Already, Poland is in a protracted standoff with the EU over the government’s alleged encroachment on the democratic rule of law. Poland is the biggest net beneficiary from the EU’s common budget, and there are signs the economy is increasingly reliant on that money.
Prime Minister Mateusz Morawiecki says that things are going great and any criticism is just trying to distract from Poland’s progress.
Morawiecki hailed the country as an “economic miracle” as the Polish stock exchange was promoted from an emerging market to a developed one by index compiler FTSE Russell. This week, he dismissed a media report linking him to a scandal involving secret recordings of top Polish officials as a German-led provocation before the local elections.
Warsaw is the key battleground along with the Baltic port of Gdansk, where the Solidarity uprising that ultimately toppled communism started and now a stronghold of the opposition Civic Platform that governed Poland from 2007 to 2015. The son of Lech Walesa, the Solidarity grandee and Poland’s first elected president after communism, is running for mayor in the city.
On Tuesday, Jaki was pledging to build new metro lines with help from government funds offering coffee to pedestrians in downtown Warsaw. Trzaskowski walked in the old town presenting a thick booklet containing his election program and arguing his contender is just showing slides.
“Warsaw is a liberal heartland and extremely difficult territory for Law & Justice but the party’s candidate has run an extremely energetic campaign,” Aleks Szczerbiak, professor of politics and contemporary European studies at the University of Sussex in England, said in a blog post. However, Trzaskowski remains favorite to win and a Law & Justice victory in Warsaw “would be a political sensation,” he said.
Jaki connects with fellow Poles with stories of humble beginnings growing up in a Soviet-style apartment block. They’re mixed, of course, with the kind of anti-Muslim comments that are common in Poland nowadays. In 2015, he said he would take Muslim immigrants only over his dead body, though has toned down his message and backed off from his open support for more extreme nationalists groups.
One of the pillars of Jaki’s campaign has been to leverage his role in a government-appointed commission looking into irregularities in the return of Warsaw properties confiscated during communism. It’s an issue that dogged outgoing Mayor Hanna Gronkiewicz-Waltz, the former central bank governor in the post the past dozen years.

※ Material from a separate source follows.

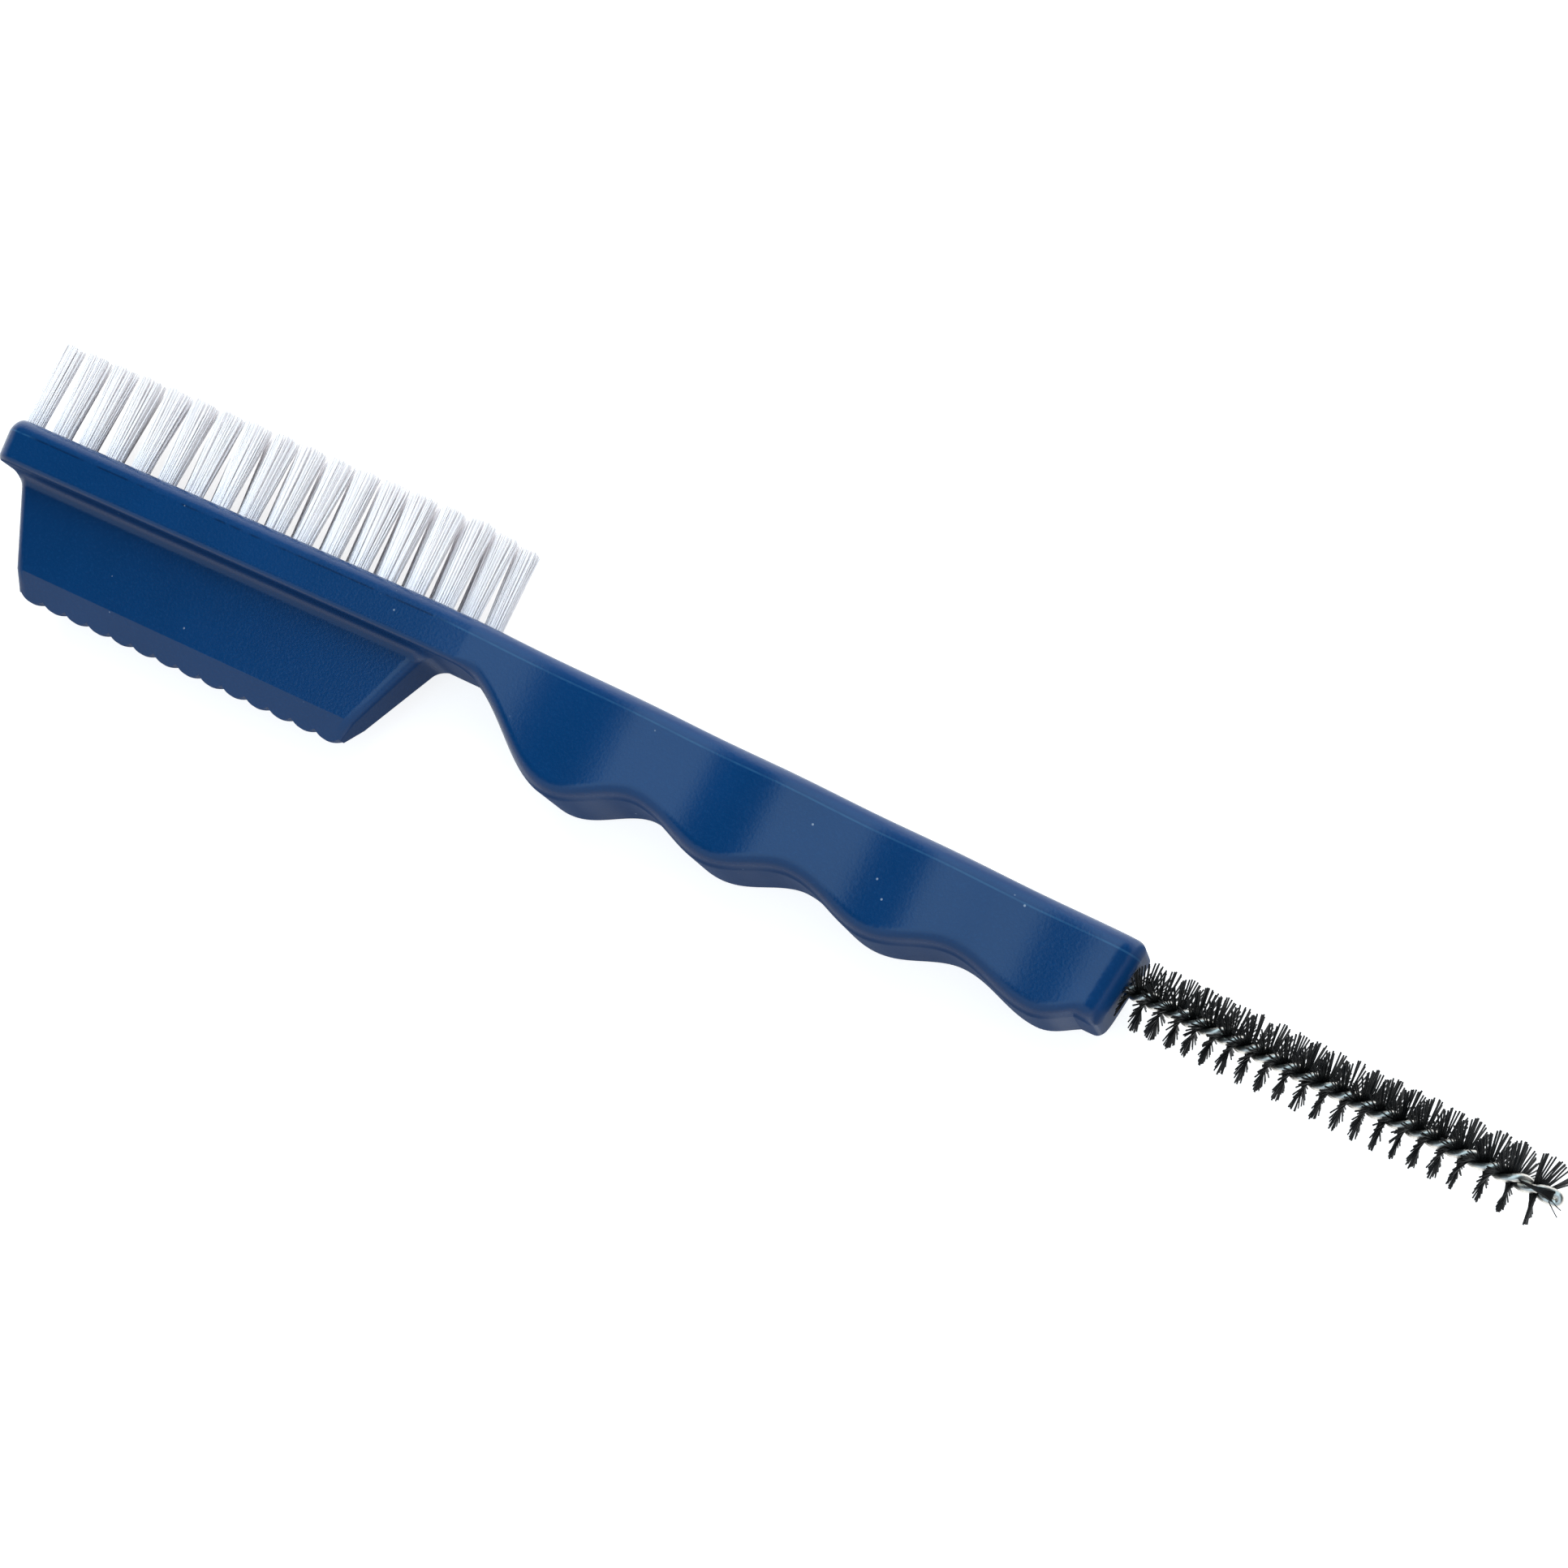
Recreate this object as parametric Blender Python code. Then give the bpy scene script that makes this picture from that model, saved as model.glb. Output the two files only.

“We want to destroy the corrupt structures” in Warsaw, Jaki said after a meeting with voters at a downtown cafe on a September afternoon. “It will be very tough but I believe we can win.”
At the gathering, Jaki heard pleas for such things as more traffic restrictions in Warsaw. Among them was Antoni Bojanowski, who voted for the opposition candidate in 2015 presidential elections, but now sees Jaki as someone who could help fix the problem he’s having with the ownership of the prewar apartment block where he lives.
“Law & Justice may win in Warsaw because Jaki doesn’t have a strong enough competitor on the other side,” said Bojanowski. “By lacking a convincing message, the opposition is in fact helping Law & Justice.”
That’s the worry for opposition leaders, said Gasiuk-Pihowicz. The post of Warsaw mayor is crucial because it’s a chance to be seen in the national media and City Hall independently approves—or rejects—applications for public demonstrations whether for or against the government.
She cites Hungarian Prime Minister Viktor Orban, an ally of Law & Justice leader Jaroslaw Kaczynski, whose deceased twin brother, Lech, was the last mayor of Warsaw from the party when he held the post between 2002 and 2005.
Orban’s Fidesz party took Budapest for the first time in 2010, the year he was re-elected to power before becoming the lightning rod for anti-immigrant, anti-Brussels movements across Europe. He has held the post since with rising support, allowing him to increase control of most media and courts and to crack down on non-government organizations.
The European Parliament last month slammed Orban for his “illiberal democracy.” Yet he won’t face actual sanctions as several east European governments, including Poland, said they would veto them.
“If we lose, we’ll end up like opposition in Hungary, which is almost non-existent now,” said Gasiuk-Pihowicz.